Su fuerza electoral reside en el simplismo de su visión del mundo, en el confort emocional que proporciona la idea según la cual todo, absolutamente todo, es culpa del otro. Su lógica es, por lo tanto, estrictamente la contraria a la que inspiró a los padres de nuestra democracia. El pacto constitucional aunó a conservadores, democristianos, liberales, socialistas, comunistas y catalanistas en la voluntad de encarar el futuro con tolerancia y generosidad, superando un pasado durísimo gracias al perdón y la concordia.
La Constitución de 1978 es la auténtica tercera vía que compatibiliza el principio de unidad y el de autonomía
Aquella concordia dio como fruto una democracia plena y ampliamente descentralizada. La Constitución de 1978 es la auténtica tercera vía que compatibiliza el principio de unidad y el de autonomía. Nadie imponía su programa de máximos. Nadie era derrotado. Sin embargo, esta cultura democrática se ha ido erosionando y los populismos y sus discursos de la discordia se han abierto paso hasta alcanzar la mayoría parlamentaria.

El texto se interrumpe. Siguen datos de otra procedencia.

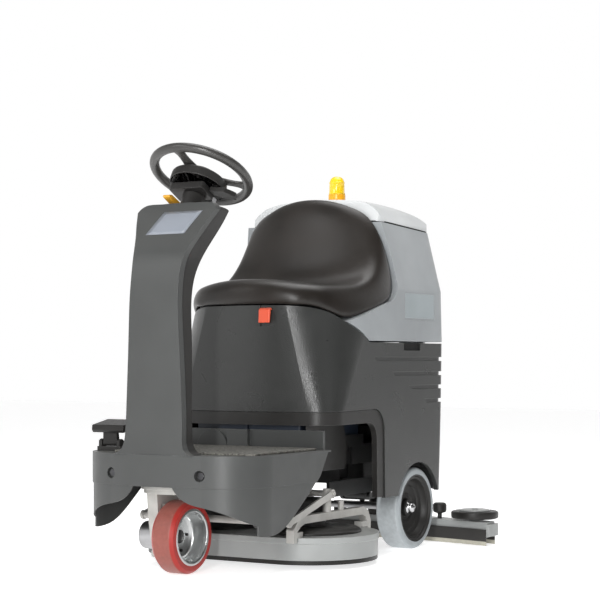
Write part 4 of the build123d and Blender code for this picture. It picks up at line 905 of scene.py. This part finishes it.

En este contexto, la Constitución se alza como la principal garantía de libertad para todos los españoles. Es el muro que nos protege de aquellos cuya ambición de poder rebasa los marcos de la democracia liberal. Y es que la libertad de los ciudadanos nunca debería depender de la voluntad de los gobernantes, porque, a pesar de tener el respaldo de las urnas, estos podrían actuar con toda la mala fe democrática. No es necesario que la imaginación vuele muy alto para encontrar ejemplos de lo que trato de explicar.
Los socios de Pedro Sánchez demuestran cada día cuál es su respeto por la libertad y la dignidad de, al menos, la mitad de los catalanes. En septiembre de 2017 plasmaron su modelo constitucional en las denominadas leyes de transitoriedad. Trataron de implementar una autocracia con todo el poder concentrado en manos de Carles Puigdemont, caudillo por gracia de la CUP. Por aquellos tiempos se llenaban la boca de la palabra democracia, pero la realidad es que pretendieron reconvertir a todos los ciudadanos catalanes, independentistas o no, en súbditos. Si no se hubiera el impuesto el imperio de la ley, hoy no seríamos libres.
Se está proclamando que la democracia y la libertad pueden sacrificarse si es necesario para imponer una visión política
Sin embargo, la Constitución, aunque necesaria, no es suficiente. Si en una sociedad se impone una cultura contraria a la libertad, esta tiene los días contados. Por esta razón es preocupante que ciertos líderes políticos promuevan argumentos y tomen decisiones que socavan cualquier virtud cívica, aunque utilicen artificios retóricos como ciertas referencias a la “europeización” o la “modernización”. Es el caso de la derogación del delito de sedición del Código Penal. Es una decisión que genera valores en la sociedad o, mejor dicho, antivalores. En el fondo, se está proclamando que la democracia y la libertad pueden sacrificarse si es necesario para imponer una visión política o, simplemente, para mantener el poder.
En la misma línea, el desprecio del socialismo español a la libertad de media Cataluña se observa cuando se retira al CNI, cuando no impugna la exclusión del castellano en las escuelas o cuando avala a una de las mentes del golpismo, al machista y multi-imputado Lluís Salvadó, para ocupar un cargo tan elevado como el del presidente del puerto de Barcelona. Todas estas decisiones y sus coartadas argumentales han generado la suficiente atrofia moral para que ya se plantee sin ningún escrúpulo rebajar las penas por delitos de malversación si el robo del dinero público ha tenido motivaciones políticas. Es decir, la degeneración de la cultura democrática es tal que PSOE y Podemos están dispuestos a justificar que atacar la Constitución sirva como atenuante en los casos de corrupción.
En definitiva, el choque entre la cultura del poder del populismo y la cultura de la libertad de la Constitución nos ha conducido hasta las puertas de Tannhäuser de la democracia. En el último lustro, hemos visto paradojas que nunca hubiéramos creído que veríamos: desde el independentismo poniendo en riesgo la autonomía catalana con un proceso ilegal y autoritario hasta el Gobierno de España poniendo las instituciones del Estado al servicio de quienes pretenden quebrar el propio Estado. Y parece que son muchas las aberraciones democráticas que nos quedan por ver en 2023. Ahora uno empieza a entender la euforia con la que todos estos partidos celebraron la victoria electoral de Pedro Castillo (a.k.a. Sombrero luminoso) en Perú y su sepulcral silencio tras el fallido autogolpe de esta semana.